Well, simply put, a pond like treatment area will be built and take diverted waters from Bessey Creek and treat them with a combination of aluminum sulfate (basically a salt that is non poisonous and has natural properties to clean water (http://en.wikipedia.org/wiki/Aluminium_sulfate,) and aquatic plants that will “uptake” mostly phosphorus, but also some nitrogen, and other pollutants from the water. So pollutants will be “separated” or “taken in”….leaving the water clean as it meanders to the St Lucie River/Indian River Lagoon.
We must keep in mind of course, that phosphorus and nitrogen come from the surrounding lands: equestrian community; decorative plant farms; ranch homes; (fertilizer and animal waste….etc…)

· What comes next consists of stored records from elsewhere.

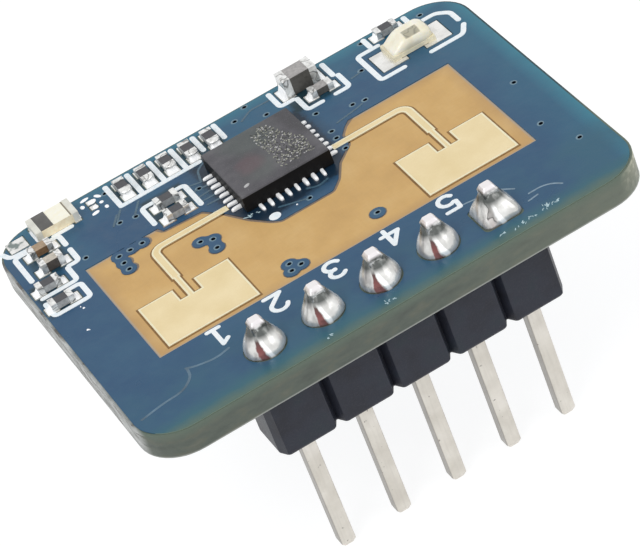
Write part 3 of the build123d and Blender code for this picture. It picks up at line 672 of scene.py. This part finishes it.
def copies(name, shape, places, finish, lump=0.0, seed=1.0, covers=()):
    """Copies of a shape; each place is (x, y, z, turn in degrees, (size along x, y, z))."""
    corners, faces = shape
    model_mesh = bpy.data.meshes.new(name + "_shape")
    model_mesh.from_pydata(corners, [], faces)
    model = put_in_scene(name + "_shape", model_mesh)
    dots = bpy.data.meshes.new(name + "_places")
    dots.from_pydata([tuple(value * MM for value in place[:3]) for place in places], [], [])
    turns = dots.attributes.new("turn", "FLOAT_VECTOR", "POINT")
    sizes = dots.attributes.new("size", "FLOAT_VECTOR", "POINT")
    for i, (_, _, _, turn, size) in enumerate(places):
        turns.data[i].vector = (0, 0, radians(turn))
        sizes.data[i].vector = [value * MM for value in size]
    holder = put_in_scene(name + "_places", dots)
    modifier = holder.modifiers.new("copies", "NODES")
    modifier.node_group = COPIES
    wanted = {
        "Shape": model,
        "Finish": finish,
        "Lump depth": lump * MM,
        "Lumps per metre": 4.0 / MM,
        "Seed": seed,
    }
    for item in COPIES.interface.items_tree:
        if item.in_out == "INPUT" and item.name in wanted:
            modifier[item.identifier] = wanted[item.name]
    shown = holder.evaluated_get(bpy.context.evaluated_depsgraph_get())
    mesh = bpy.data.meshes.new_from_object(shown)
    mesh.name = name
    for attribute in ("turn", "size"):
        if attribute in mesh.attributes:
            mesh.attributes.remove(mesh.attributes[attribute])
    for helper in (holder, model):
        bpy.data.objects.remove(helper)
    return kept(name, mesh, finish, covers=covers)


# Flat strokes and rims
def offset_path(points, side):
    """The path moved sideways by side, with mitred corners."""
    moved = []
    last = len(points) - 1
    for i, (x, y) in enumerate(points):
        before = points[max(i - 1, 0)]
        after = points[min(i + 1, last)]
        ways = []
        for start, stop in ((before, (x, y)), ((x, y), after)):
            length = hypot(stop[0] - start[0], stop[1] - start[1])
            if length > 1e-9:
                ways.append(((stop[0] - start[0]) / length, (stop[1] - start[1]) / length))
        nx = sum(-way[1] for way in ways) / len(ways)
        ny = sum(way[0] for way in ways) / len(ways)
        scale = side / max(nx * nx + ny * ny, 0.35)
        moved.append((x + nx * scale, y + ny * scale))
    return moved


def rounded(points, radius, steps):
    """The path with its inner corners rounded."""
    path = [points[0]]
    for before, corner, after in zip(points, points[1:], points[2:]):
        arms = []
        for other in (before, after):
            length = hypot(other[0] - corner[0], other[1] - corner[1])
            reach = min(radius, length * 0.45)
            arms.append(tuple(c + (o - c) * reach / length for c, o in zip(corner, other)))
        (ax, ay), (bx, by) = arms
        for i in range(steps + 1):
            t = i / steps
            near, mid, far = (1 - t) ** 2, 2 * t * (1 - t), t * t
            path.append((near * ax + mid * corner[0] + far * bx, near * ay + mid * corner[1] + far * by))
    path.append(points[-1])
    return path


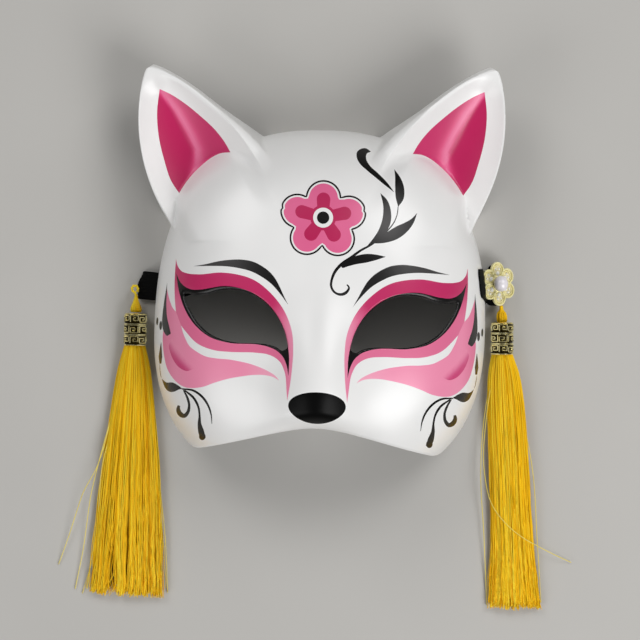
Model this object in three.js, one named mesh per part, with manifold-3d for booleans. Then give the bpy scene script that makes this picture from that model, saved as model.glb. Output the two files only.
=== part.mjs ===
// Cat half mask of moulded gloss plastic, lying face up, with its elastic strap,
// two silk tassels in brass caps and a flower brooch with a pearl.
// Millimetres. +X is the mask's right as seen from above, +Y runs to the ears, +Z is up
// and Z = 0 is the table. The mask's midline is X = 0 until the last line centres the group.

import * as THREE from 'three';
import { mergeVertices } from 'three/addons/utils/BufferGeometryUtils.js';
import Module from 'manifold-3d';

const wasm = await Module();
wasm.setup();

// Shell, from the face's width, reach and depth
const WALL = 1.9;
const HALF_WIDTH = 81.8;
const WIDEST_Y = -5;
const UPPER_REACH = 99;
const LOWER_REACH = 80;
const FACE_DEPTH = 66;
const PLAN_POWER = 2.4;
const CROWN_POWER = 3.2;
const CROWN_ROOT = 2.2;

// Muzzle, a ridge that grows from the brow to the nose and rolls down to the lip
const MUZZLE_RISE = 13;
const MUZZLE_FROM_Y = 30;
const MUZZLE_TO_Y = -36;
const MUZZLE_HALF = [12, 20];
const MUZZLE_ROLL = { run: 9.7, power: 2.5 };

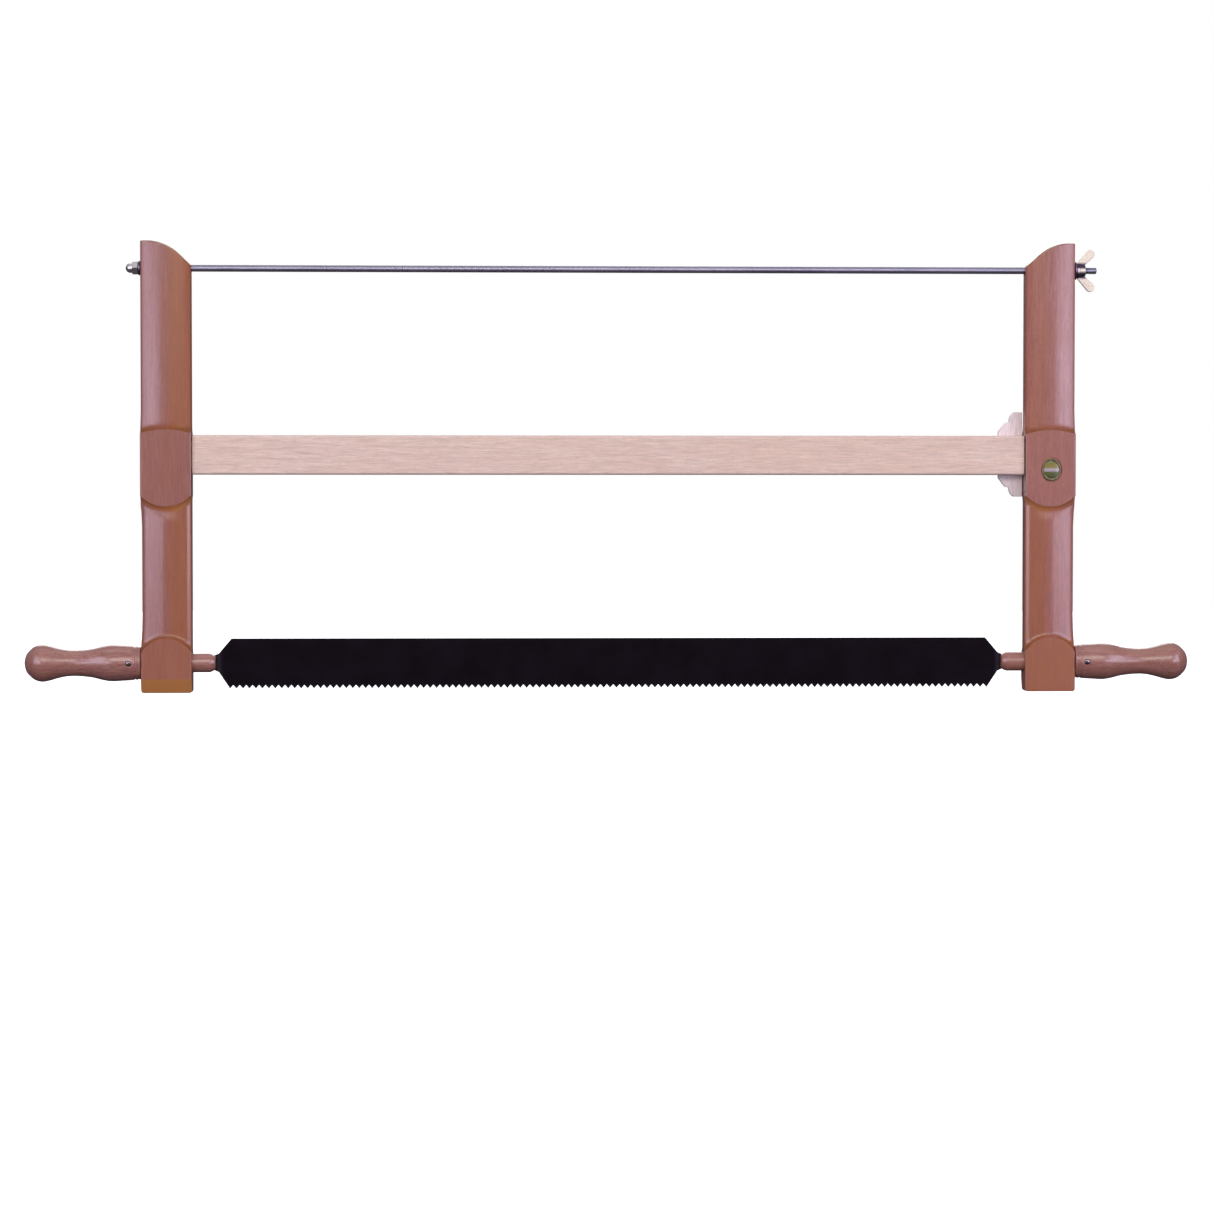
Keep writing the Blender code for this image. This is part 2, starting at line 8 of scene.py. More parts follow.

I was happy to learn that the chemical aluminum sulfate won’t hurt wildlife (or people), but I did wonder about dealing with “source pollution” so we are not just paying to clean water that surrounding landowners are continually making dirty….I was assured that surrounding areas are being educated not to shovel horse poop along the creek and Best Management Practices are continually being refined. (http://solutionsforyourlife.ufl.edu/hot_topics/agriculture/bmps.html)
I drove off thinking feeling good and thinking about how “water/the river” is seeing her day in the sun. I also drove off hoping that with all of our various efforts we can clean up a river whose surrounding wetlands and highlands we have turned into a “drained ant-pile of people.”
….Kudos to Marin County and the State for their efforts!